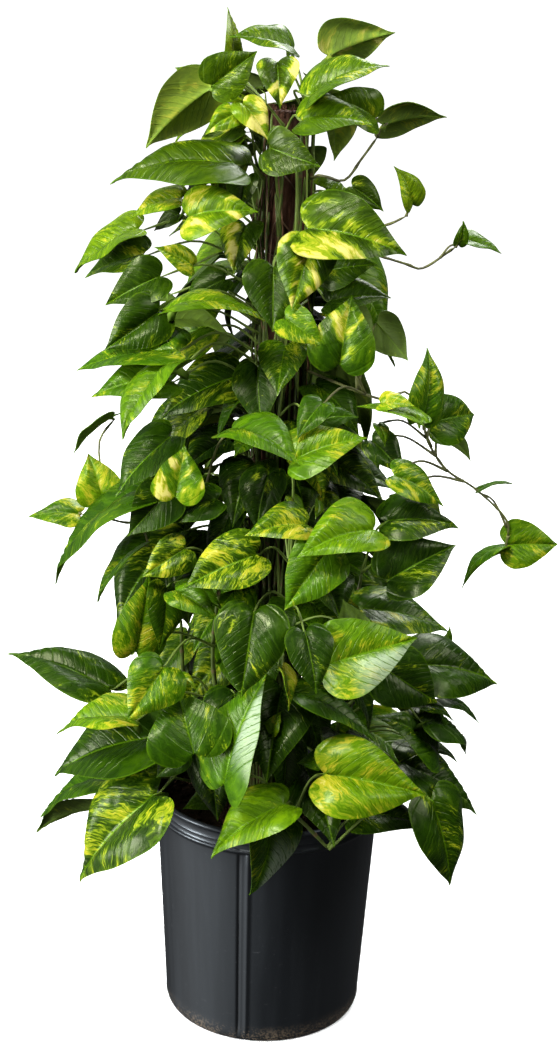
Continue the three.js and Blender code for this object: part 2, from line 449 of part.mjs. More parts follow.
// Pole: round, with an uneven bark surface.
const poleGeometry = new THREE.CylinderGeometry(POLE_RADIUS, POLE_RADIUS, POLE_TOP - POLE_FOOT - FIT, 12, 12)
  .rotateX(Math.PI / 2).translate(0, 0, (POLE_TOP + POLE_FOOT + FIT) / 2);
{
  const p = poleGeometry.attributes.position;
  for (let i = 0; i < p.count; i++) {
    const [x, y, z] = [p.getX(i), p.getY(i), p.getZ(i)];
    if (Math.hypot(x, y) < POLE_RADIUS / 2) continue;
    const bearing = Math.round(Math.atan2(y, x) * 1e4) / 1e4;
    const k = 1 + (BARK_RELIEF / POLE_RADIUS) * Math.sin(3 * bearing + z / 17) * Math.cos(2 * bearing - z / 29);
    p.setXYZ(i, x * k, y * k, z);
  }
}
const pole = solid(poleGeometry);

// Grow the leaves one after another. A leaf takes the first pose in which it stays clear of every other
// body; where its blade meets just one other leafy stem, it grows from that stem and joins it there.
const fixed = [["pot", pot], ["soil", soil], ["pole", pole]].map(([name, body]) => ({ name, body, box: body.boundingBox() }));
for (const stem of stems) {
  stem.placed = stem.parts.map((body) => ({ name: stem.name, body, box: body.boundingBox(), wood: true }));
}
const meets = (a, b) => [0, 1, 2].every((k) => a.min[k] <= b.max[k] && b.min[k] <= a.max[k]);
function touched(body, items) {
  const box = body.boundingBox();
  const names = new Set();
  for (const item of items) {
    if (names.has(item.name) || !meets(box, item.box)) continue;
    if (!body.intersect(item.body).isEmpty()) names.add(item.name);
  }
  return names;
}

const FORWARD = [[0, 0], [0.7, 0.7], [-0.7, -0.7], [0, 1.5], [1.5, 0], [0, -1.5], [-1.5, 0], [1.5, 1.5],
  [-1.5, -1.5], [1.5, -1.5], [-1.5, 1.5], [0, 3], [3, 0], [2.4, 2.4], [-2.4, -2.4], [-3, 0], [0, -3],
  [3.4, 3.4], [-3.4, -3.4], [4.5, 4.5], [-4.5, -4.5]];
const SWINGS = [[0, 0], [7, 0], [-7, 0], [0, 2], [0, -2], [14, 1], [-14, 1], [14, -2], [-14, -2], [21, 0],
  [-21, 0], [28, 2], [-28, 2], [28, -2], [-28, -2]];

function feet(leaf) {
  return stems.map((stem) => {
    let best = null;
    for (const p of stem.places) {
      const cost = p.distanceTo(leaf.foot) + 1.3 * Math.max(0, p.z - leaf.foot.z + 15);
      if (!best || cost < best.cost) best = { cost, p, stem };
    }
    return best;
  }).sort((a, b) => a.cost - b.cost);
}

function grow(poses) {
  for (const shared of [false, true]) {
    for (const leaf of poses) {
      const items = [...fixed, ...stems.flatMap((s) => s.placed)];
      const names = touched(blade(leaf, CLEARANCE), items);
      if (fixed.some((f) => names.has(f.name)) || names.size > (shared ? 1 : 0)) continue;
      for (const { p, stem } of feet(leaf).slice(0, shared ? 6 : 4)) {
        if (names.size === 1 && !names.has(stem.name)) continue;
        const others = items.filter((item) => item.name !== stem.name);
        const own = stem.placed.filter((item) => !item.wood);
        const free = BENDS.filter((bend) => !touched(stalk(leaf, p, bend, CLEARANCE).body, others).size);
        const clear = free.filter((bend) => !touched(stalk(leaf, p, bend).body, own).size);
        for (const bend of [...clear, ...free].slice(0, 1)) {
          const body = blade(leaf);
          const arm = stalk(leaf, p, bend).body;
          for (const b of [body, arm]) stem.placed.push({ name: stem.name, body: b, box: b.boundingBox() });
          stem.parts.push(arm, body);
          return true;
        }
      }
    }
  }
  return false;
}

const front = FRONT.map((row, id) => FORWARD.map((f) => frontLeaf(row, id, f)))
  .filter((poses) => poses[0].length > LEAST_BLADE)
  .sort((a, b) => b[0].length * b[0].seen - a[0].length * a[0].seen);
front.forEach((poses) => grow(poses));
for (let n = 0; n < SIDE_LEAVES; n++) {
  grow(SWINGS.map(([turnBy, lift]) => sideLeaf(n, FRONT.length + n, turnBy, lift)));
}

// The outer surface of the largest body in a joined solid.
function outerShell(body) {
  const mesh = body.getMesh();
  const p = mesh.vertProperties;
  const tri = mesh.triVerts;
  const group = Int32Array.from({ length: p.length / mesh.numProp }, (_, i) => i);
  const root = (i) => { while (group[i] !== i) i = group[i] = group[group[i]]; return i; };
  for (let i = 0; i < tri.length; i += 3) {
    group[root(tri[i])] = root(tri[i + 1]);
    group[root(tri[i + 2])] = root(tri[i + 1]);
  }
  const volume = new Map();
  for (let i = 0; i < tri.length; i += 3) {
    const [A, B, C] = [0, 1, 2].map((k) => V(...p.subarray(3 * tri[i + k], 3 * tri[i + k] + 3)));
    const r = root(tri[i]);
    volume.set(r, (volume.get(r) || 0) + A.dot(B.cross(C)));
  }
  const best = [...volume].sort((a, b) => b[1] - a[1])[0][0];
  const keep = [];
  for (let i = 0; i < tri.length; i += 3) if (root(tri[i]) === best) keep.push(tri[i], tri[i + 1], tri[i + 2]);
  const g = new THREE.BufferGeometry();
  g.setAttribute("position", new THREE.BufferAttribute(Float32Array.from(p), 3));
  g.setIndex(keep);
  const used = g.toNonIndexed();
  return mergeVertices(used, 1e-4);
}

const paint = (colour, roughness) => new THREE.MeshStandardMaterial({ color: colour, roughness, metalness: 0 });
const GREEN = paint(0x3f6b1c, 0.35);
const plant = new THREE.Group();
plant.name = "potted_golden_pothos";
function place(name, body, material) {
  const mesh = new THREE.Mesh(outerShell(body), material);
  mesh.name = name;
  plant.add(mesh);
}
place("pot", pot, paint(0x23262b, 0.5));
place("soil", soil, paint(0x2a1d14, 0.95));
place("climbing_pole", pole, paint(0x4a2a1e, 0.9));
for (const stem of stems) {
  place(stem.name, stem.parts.reduce((a, b) => a.add(b)), GREEN);
}

export default plant;
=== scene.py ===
import math

import bmesh
import bpy
from bpy.props import FloatProperty, FloatVectorProperty, IntProperty, PointerProperty
from bpy.types import Operator, Panel, PropertyGroup
from mathutils import Matrix, Vector, noise
from mathutils.bvhtree import BVHTree
from mathutils.kdtree import KDTree


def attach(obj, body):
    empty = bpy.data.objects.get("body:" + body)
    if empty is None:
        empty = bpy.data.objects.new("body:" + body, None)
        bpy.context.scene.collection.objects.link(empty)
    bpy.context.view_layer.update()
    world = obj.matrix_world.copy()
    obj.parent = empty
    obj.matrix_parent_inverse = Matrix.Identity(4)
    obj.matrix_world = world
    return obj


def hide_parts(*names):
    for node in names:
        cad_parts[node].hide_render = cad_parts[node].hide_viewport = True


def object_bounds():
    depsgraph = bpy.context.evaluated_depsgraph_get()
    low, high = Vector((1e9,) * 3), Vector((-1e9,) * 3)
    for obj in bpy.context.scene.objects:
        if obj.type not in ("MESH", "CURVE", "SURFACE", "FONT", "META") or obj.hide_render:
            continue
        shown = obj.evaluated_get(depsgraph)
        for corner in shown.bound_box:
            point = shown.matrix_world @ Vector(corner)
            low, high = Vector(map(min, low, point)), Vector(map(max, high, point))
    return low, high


bl_info = {
    "name": "Potted golden pothos",
    "version": (1, 0, 0),
    "blender": (4, 5, 0),
    "location": "3D View > Sidebar > Pothos",
    "description": "Leaves, stems, pole, soil and pot of a climbing golden pothos",
    "category": "Object",
}

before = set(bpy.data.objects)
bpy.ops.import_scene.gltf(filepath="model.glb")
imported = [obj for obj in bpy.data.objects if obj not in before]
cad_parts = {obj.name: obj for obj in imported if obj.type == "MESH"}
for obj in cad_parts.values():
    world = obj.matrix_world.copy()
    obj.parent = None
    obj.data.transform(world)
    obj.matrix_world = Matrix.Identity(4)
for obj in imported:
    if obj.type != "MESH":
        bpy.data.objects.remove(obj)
CAD_BOX = [list(corner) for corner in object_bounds()]

MM = 0.001
BODY = "root"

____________

Problem to solve:
From the first line above through the line that contains "const pole = solid(poleGeometry);", quote each line exactly. Output nothing more.

Written answer:
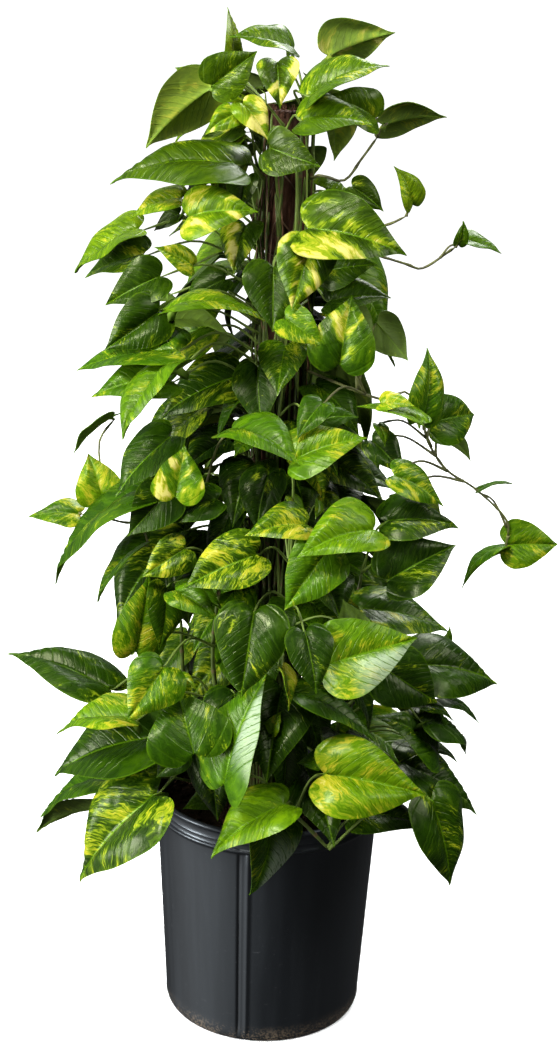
Continue the three.js and Blender code for this object: part 2, from line 449 of part.mjs. More parts follow.
// Pole: round, with an uneven bark surface.
const poleGeometry = new THREE.CylinderGeometry(POLE_RADIUS, POLE_RADIUS, POLE_TOP - POLE_FOOT - FIT, 12, 12)
  .rotateX(Math.PI / 2).translate(0, 0, (POLE_TOP + POLE_FOOT + FIT) / 2);
{
  const p = poleGeometry.attributes.position;
  for (let i = 0; i < p.count; i++) {
    const [x, y, z] = [p.getX(i), p.getY(i), p.getZ(i)];
    if (Math.hypot(x, y) < POLE_RADIUS / 2) continue;
    const bearing = Math.round(Math.atan2(y, x) * 1e4) / 1e4;
    const k = 1 + (BARK_RELIEF / POLE_RADIUS) * Math.sin(3 * bearing + z / 17) * Math.cos(2 * bearing - z / 29);
    p.setXYZ(i, x * k, y * k, z);
  }
}
const pole = solid(poleGeometry);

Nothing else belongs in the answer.